- VCD cover
- Directed by: Yogesh Hunsur
- Written by: T Ramesh Rao (dialogue)
- Screenplay by: Pallavi Prakash
- Story by: Pallavi Prakash
- Produced by: C Basavanna Soubhagya Ramesh Suresh Jain Prakash S Nayak
- Starring: Vijay Raghavendra Chaya Singh
- Cinematography: V K Kannan
- Edited by: T Shashikumar
- Music by: Chaitanya
- Production company: Shree Ambika Arts
- Release date: 2 May 2003;
- Country: India
- Language: Kannada

= Preetisle Beku =

Preetisle Beku is a 2003 Indian Kannada-language romantic drama film directed by Yogesh Hunsur and starring Vijay Raghavendra and Chaya Singh. The film is a remake of the Hindi film Pyaar To Hona Hi Tha (1998), which itself is based on the English film French Kiss (1995).

==Plot==
A village girl, Viji, is engaged with another man Harish, who is not at all interested in the marriage. Viji travels to Bangalore in search of Harish and is helped by another man Ganesha. She later finds out that Harish is a tapori and falls for Ganesha.

== Production ==
The film was launched on 23 June 2002 at the Manjunatha Temple in Bangalore. The film is directed by Ninagoskara (2002)-fame Yogesh Hunsur, who also provided the screenplay. He previously directed Police Power (1995) and Lakshmi Mahalakshmi (1997). This is the fourth film that Vijay Raghavendra signed as a lead actor. Chaya Singh was signed for the female lead. The film bears a similar storyline to O Mallige (1997) since the producer of that film, Pallavi Prakash, worked for this film as the storywriter. The film is produced by S. A. Govindaraj and was completed in a single schedule. Chaitanya composed the music.

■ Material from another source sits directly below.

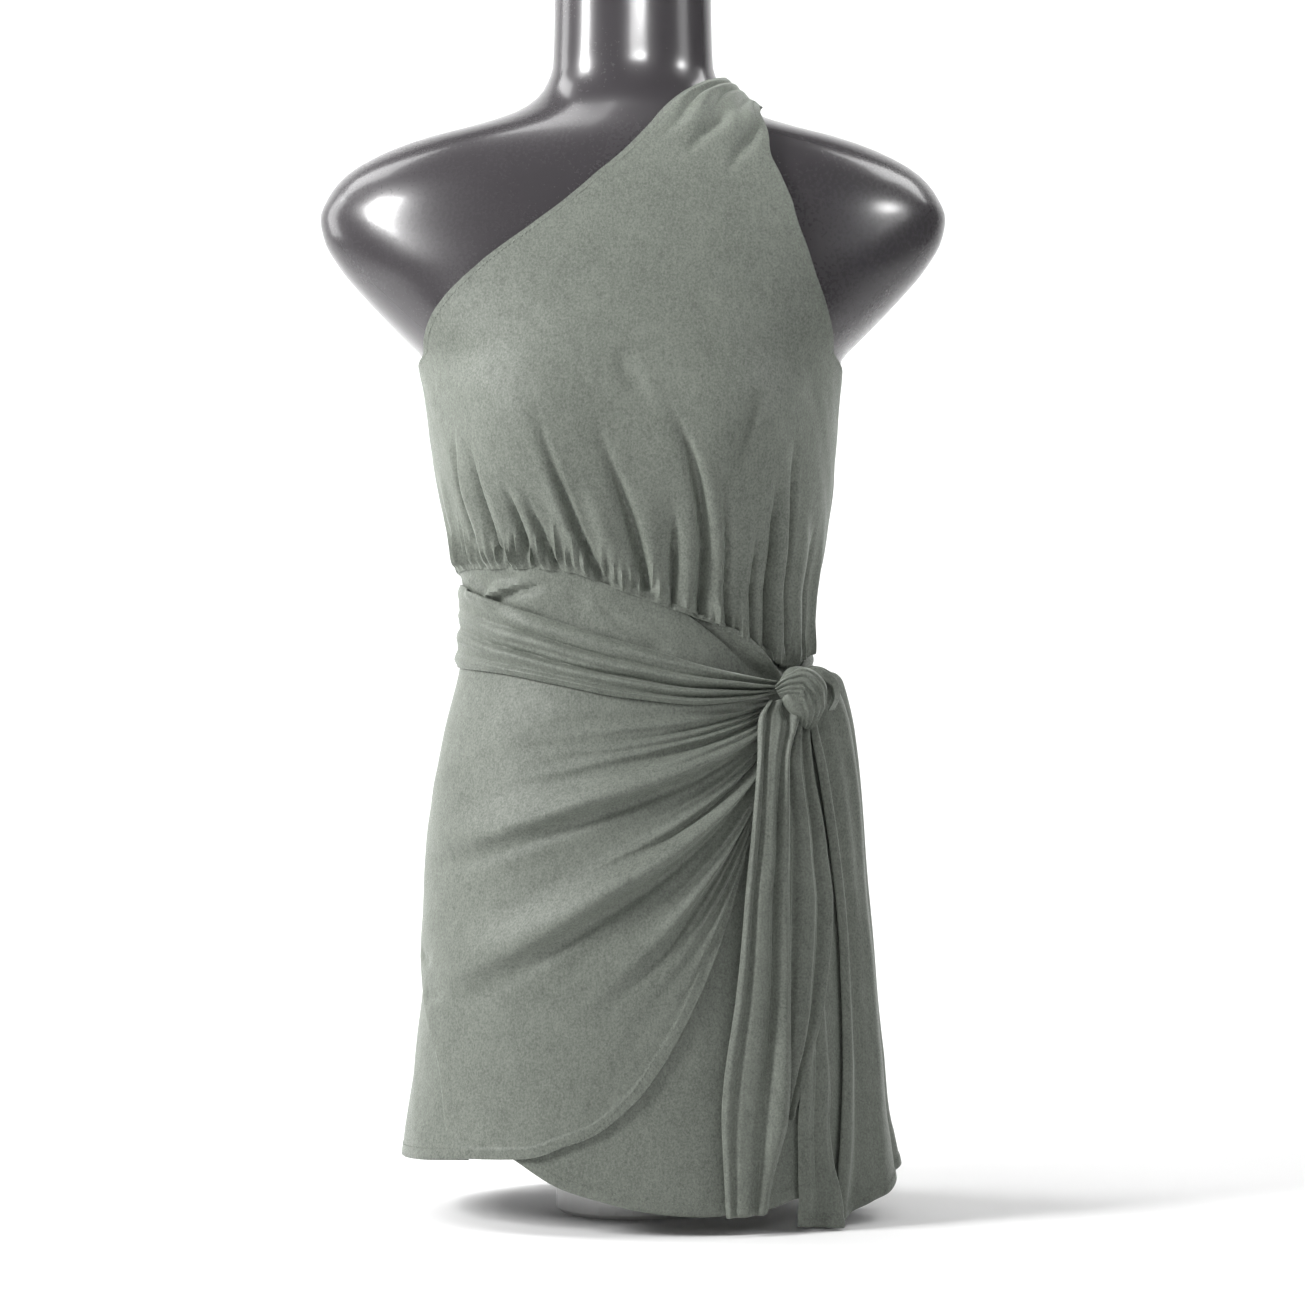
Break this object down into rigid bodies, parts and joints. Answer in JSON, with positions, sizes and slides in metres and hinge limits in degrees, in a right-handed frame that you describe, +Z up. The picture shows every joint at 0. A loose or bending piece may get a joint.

The other actors were not cast as of mid-June 2002 prior to the film's launch, and they were decided after the film's launch.

==Music==

The film has songs composed by Chaitanya.

Track listing
| No. | Title | Lyrics | Singer(s) | Length |
|---|---|---|---|---|
| 1. | "Preetisle Beku" | K. Kalyan | Shankar Mahadevan | 4:58 |
| 2. | "Dhamani Dhamaniyali Prema" | Pallavi Prakash | Udit Narayan, Archana | 5:14 |
| 3. | "Pori Bandlu Pori" | V. Nagendra Prasad | Hemanth, Ragini | 4:40 |
| 4. | "Cheluve Nanage Neenu" | Ramesh Rao | Sonu Nigam, Nanditha | 4:26 |
| 5. | "Gajavadana Kodugamana" | V. Nagendra Prasad | Chaithanya, Hemanth, Shamitha | 5:41 |
| 6. | "Goru Goru Gorunkana" | K. Kalyan | Chaithanya, Shamitha | 5:29 |
| Total length: |  |  |  | 30:29 |

==Box office==
The film was a box office failure similar to Vijay Raghavendra's other releases that year except for Khushi.

==Home media==
The film is available for streaming on Sun NXT.